昨季、カブスにはこんなデータも残っている。『BLSV率』だ。救援失敗を数値化したもので、先発投手が「3点以上のリード」を持って救援投手にバトンタッチした後、同点、もしくは逆転された試合の割合を示すもの。そのBLSV率は42.86%。ナショナル・リーグのワーストである。さらに、リリーフ投手の被出塁率35.5%もリーグワーストだった。
その原因のほとんどに関わっていたのが、クローザーのカルロス・マーモルである。また、12年度オフはクローザータイプの投手が少なかった。藤川を獲得した際、カブスは「手薄なブルペン陣を強化するため、セットアッパーを予定し…」とコメントしたが、マーモルの「ノーコン」が治らなければ、藤川と入れ換える可能性は高い。制球難がいきなり治るとは思えないので、藤川のクローザー抜擢を「規制路線」と見る米メディアも少なくないのだ。
「マーモルは今季が3年契約の最終年です。藤川が『結果』を出せば、シーズン途中でマーモルを放出する可能性も出てきました」(米国人ライター)
このマーモルの成績だが、昨季は開幕から“ノーコン全開”で5月初旬にはセットアッパーに格下げされた。マイナー落ちもあったが、他のリリーバーも背信投球が続き、6月半ばにはクローザーとして帰って来た。「四球か、三振」、いつも走者を背負う“綱渡り投球”だったそうだ。カブスはリリーバーの人材難にあり、従って、藤川はシーズン序盤で救援に失敗することがあったとしても、マイナー落ちする心配もないだろう。

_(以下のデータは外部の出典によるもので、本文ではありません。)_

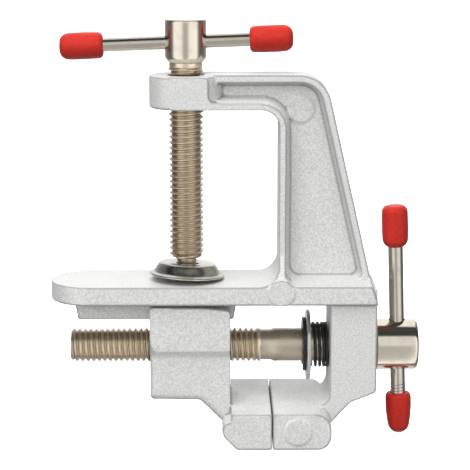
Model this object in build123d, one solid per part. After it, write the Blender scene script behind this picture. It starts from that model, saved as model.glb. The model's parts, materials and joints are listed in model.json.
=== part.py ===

しかし、不安要素も2つある。1つは藤川を視察した多くのメジャースカウトが口にしていたことだが、一昨年あたりから、ストレートの威力が落ちてきた。フォークボールのキレは健在だが、ストレートが走らなければ、落ちるボールの効果は半減する。「ストレートのキレがどこまで戻っているか」がポイントとなりそうだが、カブスの本拠地『リグレー・フィールド』も、藤川を悩ませるかもしれない。同球場は6月以降ペナントレース終了まで“ホームラン風”が吹くことでも知られている。日本時代は外野フライに仕留めていたものが風に流されてスタンドへ…。そんな不運もあるかもしれない。
現地時間3月9日、藤川はインディアンズ戦に登板し、3者凡退に抑えた(奪三振2)。興味深かったのは、2人目の左打者と対戦したときだった。藤川がウィニングショットに選んだのは、膝元への『縦の変化球』。フォークボールではなかった。試合後、日本人メディアにその『縦の変化球』がカットボールだったことを明かしており、昨季のダルビッシュ有の配球を参考にしたという。
こうした『頭脳派投球』も織り交ぜていけば、クローザーのポジションを確実に奪えるはずだ。
※メジャーリーガーのカタカナ表記は『週刊ベースボール増刊 Major LEAGUE /12年3/20号』(ベースボールマガジン社)を参考にいたしました。